因此,在此就產生兩方面問題,一方面1.8焦耳/平方厘米的標準根本不足以對人產生危險,其是否規定的過低有待考查,另一方面即使該標準規定的不低,司法機關也不能忽視槍支認定的實質標準。如若按照本案的標準來判斷,一顆高速飛行的乒乓球都可能被認定為槍支。
(二)社會觀念和事實依據
本案中,法官對社會狀況了解的匱乏也成為認定趙春華有罪的關鍵因素。在我國,像趙春華這樣的依靠晚間數小時經營玩具槍射擊攤的經濟形式廣泛存在,社會大眾都不會對這種日常所見的玩具槍產生違法行認識。
三、趙春華依法應當無罪
根據大陸法系國家三階層犯罪構成體系理論,一個行為要構成犯罪,要經過構成要件該當性、違法性和有責性三階層,下文即為筆者從該理論出發所作分析。
(一)行為不符合構成要件該當性
本案中涉及刑法罪名為非法持有、私藏槍支、彈藥罪,在本罪中,違反槍支管理規定和涉案槍形物是槍支這兩點是定罪關鍵。如前文所述,本案中的九支“槍”均不是槍支,也沒有違反我國《槍支管理法》的規定,因此不符合構成要件該當性。
(二)行為沒有法益侵害性
在客觀違法階層,趙春華并沒有實施違法行為,更沒有產生法益侵害的危險或結果。

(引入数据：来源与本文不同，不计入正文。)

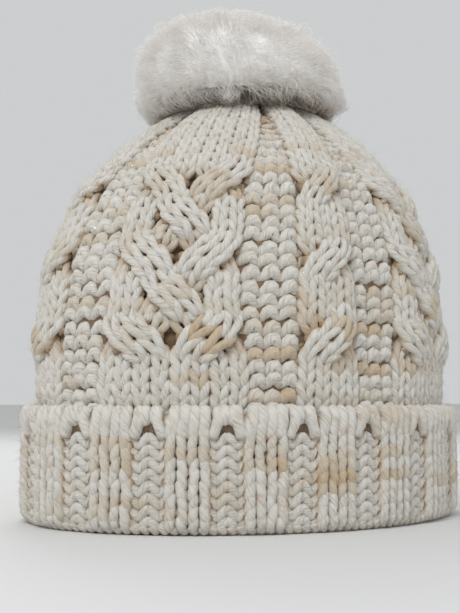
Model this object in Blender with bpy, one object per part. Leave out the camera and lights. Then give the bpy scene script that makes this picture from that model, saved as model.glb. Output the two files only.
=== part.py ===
"""Knit beanie: a cabled body, a folded rib cuff that turns down, and a fur pom-pom that snaps off.

The body is knitted as sixteen upright panels, braids and ropes with purl gutters between them. The
cuff is the same knit folded up on the outside, and it is split at its purl furrows into ribs, each
hinged on the fold. Z is up, X runs along the head's length, and the folded edge rests on z = 0.
All sizes are in millimetres until MM turns them to metres.
"""

import math

import bmesh
import bpy
import numpy as np
from mathutils import Vector

MM = 0.001

# Knit gauge, in stitches.
BRAID_STITCHES = 8
PURL_STITCHES = 3
ROPE_STITCHES = 4
REPEATS = 4
RIB_STITCHES = 4
STITCHES = REPEATS * (BRAID_STITCHES + ROPE_STITCHES + 2 * PURL_STITCHES)
RIBS = STITCHES // RIB_STITCHES

# Overall sizes.
CUFF_LENGTH = 236.0  # outside, along X
CUFF_BREADTH = 184.0  # outside, along Y
CUFF_HEIGHT = 58.0
CROWN_HEIGHT = 222.0  # top of the knit, without the pom-pom
SHOULDER_HEIGHT = 60.0  # where the wall starts to curve in
CROWN_BULGE = 1.0  # how much higher the crown's middle is than the ring where the panels end

# Thickness of the knit.
WALL = 5.5  # plain knit under the cuff
CUFF_THICK = 7.0
FOLD_GAP = 0.8  # between the wall and the cuff turned up over it
BRAID_RAISE = 2.0  # how far a cable stands out from the wall
ROPE_RAISE = 1.5
PURL_SINK = 1.2  # how far a purl gutter lies back from the wall
FURROW = 2.5  # how far the cuff thins from a rib's top to its purl furrow
EDGE_ROUND = 2.2  # rounding of the cuff's fold and of its cast-on edge
SWELL = 9.0  # height above the cuff over which cables swell and gutters sink

# Clearances.
GAP = 0.3  # between pieces that touch on the real hat
FLOOR_GAP = 0.35  # under the cuff, so that the wall alone stands on the floor
SIDE_GAP = 0.35  # between two ribs once they are turned right down

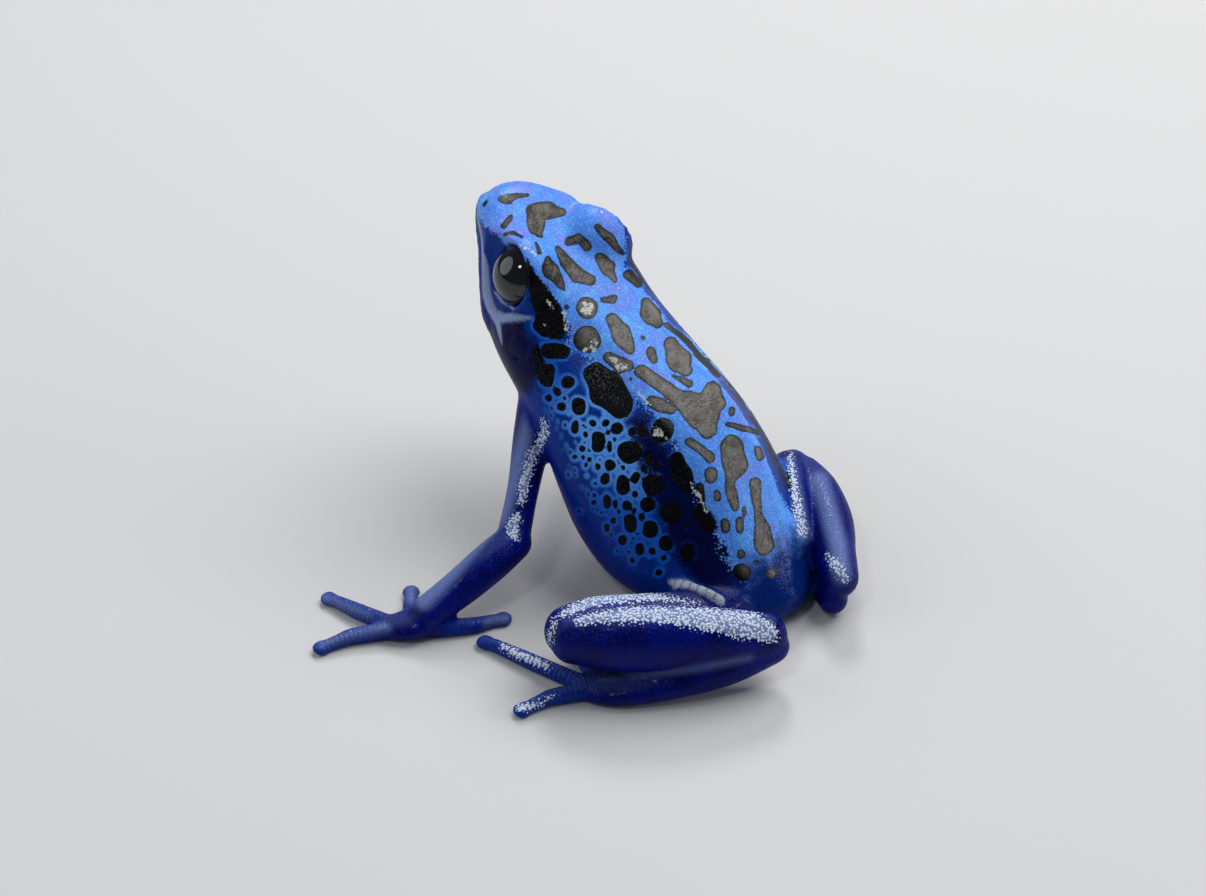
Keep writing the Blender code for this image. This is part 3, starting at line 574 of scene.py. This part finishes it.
def ear_ring(side, count=64, sides=10):
    """The groove round the eardrum, a closed cord flat on the side of the head."""
    middle = skin_point(EAR_ROW, EAR_POINT, side)
    ahead = skin_point(EAR_ROW + 1, EAR_POINT, side) - skin_point(EAR_ROW - 1, EAR_POINT, side)
    down = skin_point(EAR_ROW, EAR_POINT + 1, side) - skin_point(EAR_ROW, EAR_POINT - 1, side)
    ahead.normalize()
    off_skin = ahead.cross(down).normalized()
    turn = Matrix((ahead, off_skin.cross(ahead), off_skin)).transposed()
    rings = []
    for angle in turns(count):
        outward = Vector((math.cos(angle), math.sin(angle), 0.0))
        ring = []
        for tilt in turns(sides):
            arm = outward * (EAR_RADIUS + EAR_GROOVE * math.cos(tilt))
            arm.z = EAR_GROOVE * math.sin(tilt)
            ring.append(middle + turn @ arm * MM)
        rings.append(ring)
    return skin_rings("ear_ring", rings, closed=True)


def head_cutters():
    """Mouth, sockets, lid openings, nostrils and ear rings, to be cut from the head."""
    cutters = [bead("mouth", mouth_line(0.0, 0.0), MOUTH_RADIUS)]
    for side in SIDES:
        cutters.append(ball("socket", on_side(EYE_PLACE, side), (EYE_RADIUS,) * 3))
        opening = along(EYE_PLACE, EYE_LOOK, side, LID_OPENING_SHIFT)
        cutters.append(ball("opening", opening, LID_OPENING, pointing(EYE_LOOK, side)))
        nostril = ball("nostril", (0.0, 0.0, 0.0), NOSTRIL, pointing(NOSTRIL_LOOK, side))
        shift = skin_point(NOSTRIL_ROW, NOSTRIL_POINT, side) - at(0.0, 0.0, 0.0)
        nostril.data.transform(Matrix.Translation(shift))
        cutters.append(nostril)
        cutters.append(ear_ring(side))
    return cutters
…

被告人從沒有用這些玩具槍對人射擊,也從沒有人用這些玩具槍對人造成危險;社會大眾都不會認為這種遍及全中國的射擊氣球的生意是非法行為,所用的槍是國家禁止的。因此在客觀層面,趙春華的行為事實上并沒有侵害任何法益。
(三)主觀上沒有犯罪意圖
在主觀有責性階層,趙春華沒有意識到自己所有的九支槍形物屬于國家禁止使用的槍支,而且如前文所述,在事實上趙春華并不具有違法性認識可能性。因此,認定其為有罪的判決一方面無視了趙春華沒有可罰的主觀意思,
另一方面無視了其沒有違法性認識可能性,突破了刑法的主觀有責性階層的要求。
綜上,趙春華依法不構成犯罪,因而也無需討論其量刑適當與否的問題。
四、反思和結語
霍姆斯曾經有言,一部法律如果懲罰了社會大眾都不認為是犯罪的行為,那法律就太嚴苛了,社會將難以承受。每有類似轟動社會的案件發生時,總會存在司法機關的裁判不符合社會大眾和輿論觀點的情況,誠然,司法機關裁判案件要以事實為依據,以法律為準繩,即使可以考慮社會輿論,也必然要遵守罪刑法定。但是在本案中,且不說司法機關的裁判對罪刑法定的理解是否正確,適用公安部門的內部規定而置槍支管理法規定的槍支鑒定實質性要求于不顧是否合理,當法律法規與大多數民眾的呼聲完全相反時,司法機關在個案中頂住壓力堅守法律,更加需要我們思考的是之后立法機關的行動。法治的進步往往需要犧牲個案正義,那么在個案正義犧牲之后,所謂無法可依也好,惡法也罷,比起案件的轟動一時,更應該受到立法者的重視,避免悲劇在發生。